Requirements> In the records below, find the line containing "Turn this picture" and the line containing "from FreeCAD import"; please repeat exactly the lines from one to the other, both included, and nothing more.

Object modeling scripts:
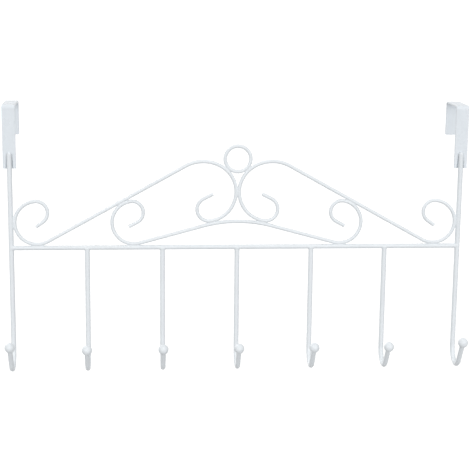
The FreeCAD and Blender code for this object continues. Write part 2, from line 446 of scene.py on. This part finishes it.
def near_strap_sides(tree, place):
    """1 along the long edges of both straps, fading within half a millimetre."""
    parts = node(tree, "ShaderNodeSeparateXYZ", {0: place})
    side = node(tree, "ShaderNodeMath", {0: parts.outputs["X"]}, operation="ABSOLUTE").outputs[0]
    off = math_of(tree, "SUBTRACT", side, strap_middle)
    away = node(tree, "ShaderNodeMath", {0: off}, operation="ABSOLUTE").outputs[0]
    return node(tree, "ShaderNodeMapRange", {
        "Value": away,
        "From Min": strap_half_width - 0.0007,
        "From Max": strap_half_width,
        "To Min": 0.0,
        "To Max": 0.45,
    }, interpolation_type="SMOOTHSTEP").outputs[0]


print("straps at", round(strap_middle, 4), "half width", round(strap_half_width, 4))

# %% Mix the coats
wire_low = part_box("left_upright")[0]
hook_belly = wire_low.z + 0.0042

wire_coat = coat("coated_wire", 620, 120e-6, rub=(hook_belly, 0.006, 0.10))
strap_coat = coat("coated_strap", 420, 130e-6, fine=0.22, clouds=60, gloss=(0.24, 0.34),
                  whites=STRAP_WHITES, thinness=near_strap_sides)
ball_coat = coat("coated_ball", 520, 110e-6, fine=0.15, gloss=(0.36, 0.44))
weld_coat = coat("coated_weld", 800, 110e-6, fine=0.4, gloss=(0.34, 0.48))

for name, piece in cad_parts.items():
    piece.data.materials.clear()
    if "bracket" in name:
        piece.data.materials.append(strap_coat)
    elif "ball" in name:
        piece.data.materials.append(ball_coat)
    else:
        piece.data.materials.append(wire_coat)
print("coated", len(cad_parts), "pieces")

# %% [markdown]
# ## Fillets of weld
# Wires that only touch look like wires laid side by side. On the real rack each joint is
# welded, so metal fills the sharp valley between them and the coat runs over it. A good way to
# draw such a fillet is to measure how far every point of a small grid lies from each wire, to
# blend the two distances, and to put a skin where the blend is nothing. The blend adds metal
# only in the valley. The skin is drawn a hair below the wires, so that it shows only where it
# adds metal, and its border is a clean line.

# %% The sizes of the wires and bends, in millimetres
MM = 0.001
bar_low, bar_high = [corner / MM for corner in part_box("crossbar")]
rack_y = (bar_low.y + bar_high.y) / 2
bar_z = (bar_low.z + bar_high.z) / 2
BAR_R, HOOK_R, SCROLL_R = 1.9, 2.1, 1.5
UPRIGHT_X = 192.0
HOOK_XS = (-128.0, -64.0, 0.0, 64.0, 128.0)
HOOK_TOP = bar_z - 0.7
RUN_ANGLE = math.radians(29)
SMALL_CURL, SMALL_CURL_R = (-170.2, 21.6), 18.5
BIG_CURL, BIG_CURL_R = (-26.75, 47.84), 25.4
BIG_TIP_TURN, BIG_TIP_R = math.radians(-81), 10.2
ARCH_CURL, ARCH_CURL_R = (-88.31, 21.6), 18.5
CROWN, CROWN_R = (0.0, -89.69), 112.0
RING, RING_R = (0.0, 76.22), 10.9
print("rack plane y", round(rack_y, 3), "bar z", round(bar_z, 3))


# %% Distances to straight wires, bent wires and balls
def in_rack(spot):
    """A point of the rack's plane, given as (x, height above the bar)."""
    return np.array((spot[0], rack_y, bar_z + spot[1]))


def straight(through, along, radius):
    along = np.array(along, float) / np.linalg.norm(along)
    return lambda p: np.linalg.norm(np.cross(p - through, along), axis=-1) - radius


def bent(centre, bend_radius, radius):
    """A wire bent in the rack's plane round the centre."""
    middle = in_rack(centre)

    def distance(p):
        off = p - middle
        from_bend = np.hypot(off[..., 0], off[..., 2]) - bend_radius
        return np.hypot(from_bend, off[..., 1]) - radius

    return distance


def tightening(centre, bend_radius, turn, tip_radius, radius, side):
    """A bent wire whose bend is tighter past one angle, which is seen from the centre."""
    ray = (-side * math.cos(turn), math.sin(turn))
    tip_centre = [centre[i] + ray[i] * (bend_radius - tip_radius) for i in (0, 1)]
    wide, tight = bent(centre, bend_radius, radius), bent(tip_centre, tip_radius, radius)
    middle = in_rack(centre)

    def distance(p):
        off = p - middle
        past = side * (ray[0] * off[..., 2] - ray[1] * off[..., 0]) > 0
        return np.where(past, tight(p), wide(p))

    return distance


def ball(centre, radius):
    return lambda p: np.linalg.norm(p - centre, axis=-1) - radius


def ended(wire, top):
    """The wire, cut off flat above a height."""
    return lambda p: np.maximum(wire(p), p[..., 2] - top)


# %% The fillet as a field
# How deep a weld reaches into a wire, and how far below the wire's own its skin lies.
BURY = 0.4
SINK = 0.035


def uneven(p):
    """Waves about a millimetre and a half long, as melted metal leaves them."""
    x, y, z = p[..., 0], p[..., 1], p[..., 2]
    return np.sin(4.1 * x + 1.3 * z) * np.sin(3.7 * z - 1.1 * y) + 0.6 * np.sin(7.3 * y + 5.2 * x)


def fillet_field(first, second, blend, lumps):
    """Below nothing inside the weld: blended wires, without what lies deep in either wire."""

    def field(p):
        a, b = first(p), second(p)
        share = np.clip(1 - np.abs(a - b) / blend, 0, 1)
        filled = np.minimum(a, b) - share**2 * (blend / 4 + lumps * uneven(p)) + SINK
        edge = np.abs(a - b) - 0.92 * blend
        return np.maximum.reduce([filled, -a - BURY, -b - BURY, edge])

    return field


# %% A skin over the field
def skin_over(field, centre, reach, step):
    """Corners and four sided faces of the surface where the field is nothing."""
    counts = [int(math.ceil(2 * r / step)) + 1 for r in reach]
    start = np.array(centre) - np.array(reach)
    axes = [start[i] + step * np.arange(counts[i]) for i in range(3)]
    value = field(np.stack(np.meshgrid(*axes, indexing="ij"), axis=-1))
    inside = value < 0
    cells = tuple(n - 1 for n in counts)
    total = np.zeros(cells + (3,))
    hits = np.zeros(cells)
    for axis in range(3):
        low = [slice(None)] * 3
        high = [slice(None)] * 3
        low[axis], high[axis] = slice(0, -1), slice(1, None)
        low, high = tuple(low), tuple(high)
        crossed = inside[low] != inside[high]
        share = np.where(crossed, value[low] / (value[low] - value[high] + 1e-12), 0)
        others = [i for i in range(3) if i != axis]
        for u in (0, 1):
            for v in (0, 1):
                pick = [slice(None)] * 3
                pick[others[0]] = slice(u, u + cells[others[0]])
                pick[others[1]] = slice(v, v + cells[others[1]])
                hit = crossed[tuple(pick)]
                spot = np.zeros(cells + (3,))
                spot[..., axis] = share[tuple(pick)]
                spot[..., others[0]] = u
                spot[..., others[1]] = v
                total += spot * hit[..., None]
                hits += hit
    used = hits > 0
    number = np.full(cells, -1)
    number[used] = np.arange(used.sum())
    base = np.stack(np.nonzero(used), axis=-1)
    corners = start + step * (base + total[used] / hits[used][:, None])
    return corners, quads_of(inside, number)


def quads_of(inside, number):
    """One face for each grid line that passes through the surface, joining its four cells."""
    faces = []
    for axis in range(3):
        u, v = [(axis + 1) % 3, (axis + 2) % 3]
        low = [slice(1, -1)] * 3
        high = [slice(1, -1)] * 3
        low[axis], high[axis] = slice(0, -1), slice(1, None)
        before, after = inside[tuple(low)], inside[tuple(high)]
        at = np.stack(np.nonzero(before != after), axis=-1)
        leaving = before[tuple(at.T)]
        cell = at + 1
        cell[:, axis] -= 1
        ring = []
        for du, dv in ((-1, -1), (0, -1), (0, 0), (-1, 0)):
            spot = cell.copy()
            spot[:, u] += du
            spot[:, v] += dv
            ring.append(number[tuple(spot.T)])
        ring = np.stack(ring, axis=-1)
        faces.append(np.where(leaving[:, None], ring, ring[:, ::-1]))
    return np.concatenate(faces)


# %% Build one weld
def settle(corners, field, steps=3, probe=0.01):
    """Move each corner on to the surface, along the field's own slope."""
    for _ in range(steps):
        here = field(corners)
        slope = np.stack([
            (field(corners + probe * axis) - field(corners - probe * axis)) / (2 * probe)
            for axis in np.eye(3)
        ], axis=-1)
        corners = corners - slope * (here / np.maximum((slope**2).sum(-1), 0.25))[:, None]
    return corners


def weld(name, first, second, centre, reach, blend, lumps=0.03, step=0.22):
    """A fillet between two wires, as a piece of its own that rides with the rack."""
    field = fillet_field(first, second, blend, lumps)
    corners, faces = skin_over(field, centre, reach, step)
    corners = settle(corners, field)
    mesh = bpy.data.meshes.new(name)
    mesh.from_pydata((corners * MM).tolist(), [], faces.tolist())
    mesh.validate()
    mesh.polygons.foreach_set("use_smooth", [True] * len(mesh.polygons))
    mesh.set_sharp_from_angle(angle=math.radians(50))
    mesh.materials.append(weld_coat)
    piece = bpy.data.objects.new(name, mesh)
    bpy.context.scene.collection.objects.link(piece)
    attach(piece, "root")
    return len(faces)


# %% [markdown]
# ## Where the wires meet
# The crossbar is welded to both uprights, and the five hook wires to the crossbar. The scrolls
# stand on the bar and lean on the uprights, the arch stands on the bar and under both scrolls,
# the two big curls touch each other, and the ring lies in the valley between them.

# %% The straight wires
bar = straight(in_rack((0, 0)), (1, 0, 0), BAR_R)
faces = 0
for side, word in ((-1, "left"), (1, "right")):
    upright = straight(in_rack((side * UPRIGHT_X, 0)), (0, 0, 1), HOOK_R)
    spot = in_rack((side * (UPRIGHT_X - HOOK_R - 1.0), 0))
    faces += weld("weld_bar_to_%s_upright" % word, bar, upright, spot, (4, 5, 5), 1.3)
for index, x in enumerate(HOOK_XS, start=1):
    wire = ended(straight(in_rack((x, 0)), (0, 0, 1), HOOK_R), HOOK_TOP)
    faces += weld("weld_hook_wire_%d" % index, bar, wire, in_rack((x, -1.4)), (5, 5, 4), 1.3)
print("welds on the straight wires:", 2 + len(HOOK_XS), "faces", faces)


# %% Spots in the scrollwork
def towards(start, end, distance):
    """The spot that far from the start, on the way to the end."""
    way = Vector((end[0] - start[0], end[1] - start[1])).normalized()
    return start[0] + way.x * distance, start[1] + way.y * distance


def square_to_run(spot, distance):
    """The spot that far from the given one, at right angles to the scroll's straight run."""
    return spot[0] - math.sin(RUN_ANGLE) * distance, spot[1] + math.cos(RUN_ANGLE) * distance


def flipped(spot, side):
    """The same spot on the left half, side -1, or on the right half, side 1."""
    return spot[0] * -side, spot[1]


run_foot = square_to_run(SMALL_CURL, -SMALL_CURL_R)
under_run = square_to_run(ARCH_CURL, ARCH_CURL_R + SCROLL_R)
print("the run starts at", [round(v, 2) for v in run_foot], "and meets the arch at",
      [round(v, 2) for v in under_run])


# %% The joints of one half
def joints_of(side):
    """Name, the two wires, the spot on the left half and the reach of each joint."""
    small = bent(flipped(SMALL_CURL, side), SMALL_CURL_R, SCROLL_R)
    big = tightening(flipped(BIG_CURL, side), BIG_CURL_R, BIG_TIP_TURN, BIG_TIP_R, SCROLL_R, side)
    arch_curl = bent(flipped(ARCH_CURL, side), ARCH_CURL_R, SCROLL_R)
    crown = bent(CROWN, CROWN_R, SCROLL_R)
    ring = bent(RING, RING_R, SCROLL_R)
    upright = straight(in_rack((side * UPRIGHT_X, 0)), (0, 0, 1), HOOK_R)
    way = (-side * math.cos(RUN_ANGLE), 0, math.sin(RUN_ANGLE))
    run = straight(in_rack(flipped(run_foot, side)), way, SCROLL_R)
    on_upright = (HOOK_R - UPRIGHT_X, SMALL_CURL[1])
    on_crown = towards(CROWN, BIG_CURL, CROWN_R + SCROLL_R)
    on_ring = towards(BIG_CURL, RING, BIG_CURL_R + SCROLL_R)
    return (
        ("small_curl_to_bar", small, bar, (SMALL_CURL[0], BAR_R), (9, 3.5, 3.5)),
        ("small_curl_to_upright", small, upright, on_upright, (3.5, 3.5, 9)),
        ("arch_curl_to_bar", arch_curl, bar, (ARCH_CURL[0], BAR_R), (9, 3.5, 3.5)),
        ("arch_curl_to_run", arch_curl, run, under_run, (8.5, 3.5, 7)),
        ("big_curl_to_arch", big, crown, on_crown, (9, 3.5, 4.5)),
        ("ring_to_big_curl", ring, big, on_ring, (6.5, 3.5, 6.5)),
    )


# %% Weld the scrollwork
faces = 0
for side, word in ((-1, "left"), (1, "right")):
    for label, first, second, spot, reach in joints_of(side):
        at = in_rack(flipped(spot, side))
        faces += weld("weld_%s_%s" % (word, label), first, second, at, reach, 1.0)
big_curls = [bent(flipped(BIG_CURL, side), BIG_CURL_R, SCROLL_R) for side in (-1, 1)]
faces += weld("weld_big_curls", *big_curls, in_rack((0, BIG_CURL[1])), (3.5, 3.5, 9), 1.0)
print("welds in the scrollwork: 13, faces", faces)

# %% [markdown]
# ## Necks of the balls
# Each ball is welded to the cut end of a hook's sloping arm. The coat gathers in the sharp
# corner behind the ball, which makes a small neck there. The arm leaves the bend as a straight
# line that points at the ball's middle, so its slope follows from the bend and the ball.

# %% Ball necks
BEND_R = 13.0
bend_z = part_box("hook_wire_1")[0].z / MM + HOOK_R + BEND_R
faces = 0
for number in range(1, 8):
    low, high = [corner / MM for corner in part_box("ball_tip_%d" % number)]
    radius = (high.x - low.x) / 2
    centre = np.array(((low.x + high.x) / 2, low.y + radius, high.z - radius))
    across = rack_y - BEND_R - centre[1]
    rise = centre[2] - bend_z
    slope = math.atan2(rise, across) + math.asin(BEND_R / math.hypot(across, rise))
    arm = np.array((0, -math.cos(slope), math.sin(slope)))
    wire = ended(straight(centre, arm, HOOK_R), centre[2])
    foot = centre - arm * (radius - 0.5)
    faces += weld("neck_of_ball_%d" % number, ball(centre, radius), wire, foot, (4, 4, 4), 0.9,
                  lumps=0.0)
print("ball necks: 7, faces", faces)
...
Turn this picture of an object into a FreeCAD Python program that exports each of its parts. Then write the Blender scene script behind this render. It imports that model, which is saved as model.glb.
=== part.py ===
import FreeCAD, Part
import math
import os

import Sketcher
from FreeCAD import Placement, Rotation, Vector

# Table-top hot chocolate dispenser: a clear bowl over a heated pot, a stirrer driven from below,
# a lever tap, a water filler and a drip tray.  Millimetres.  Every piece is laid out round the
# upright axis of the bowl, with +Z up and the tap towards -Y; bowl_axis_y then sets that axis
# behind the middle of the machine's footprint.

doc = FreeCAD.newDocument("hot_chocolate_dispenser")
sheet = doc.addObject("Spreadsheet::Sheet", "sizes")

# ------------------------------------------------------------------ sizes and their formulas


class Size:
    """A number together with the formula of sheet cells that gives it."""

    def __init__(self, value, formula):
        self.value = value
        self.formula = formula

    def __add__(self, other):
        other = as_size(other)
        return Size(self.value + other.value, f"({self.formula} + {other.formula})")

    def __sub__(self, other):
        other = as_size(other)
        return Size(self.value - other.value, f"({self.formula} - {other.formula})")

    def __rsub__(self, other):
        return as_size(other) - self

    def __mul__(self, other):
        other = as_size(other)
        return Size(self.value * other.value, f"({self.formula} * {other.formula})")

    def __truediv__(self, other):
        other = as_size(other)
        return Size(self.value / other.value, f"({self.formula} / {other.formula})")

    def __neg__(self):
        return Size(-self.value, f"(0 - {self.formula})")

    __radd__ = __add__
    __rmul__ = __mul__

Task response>
Turn this picture of an object into a FreeCAD Python program that exports each of its parts. Then write the Blender scene script behind this render. It imports that model, which is saved as model.glb.
=== part.py ===
import FreeCAD, Part
import math
import os

import Sketcher
from FreeCAD import Placement, Rotation, Vector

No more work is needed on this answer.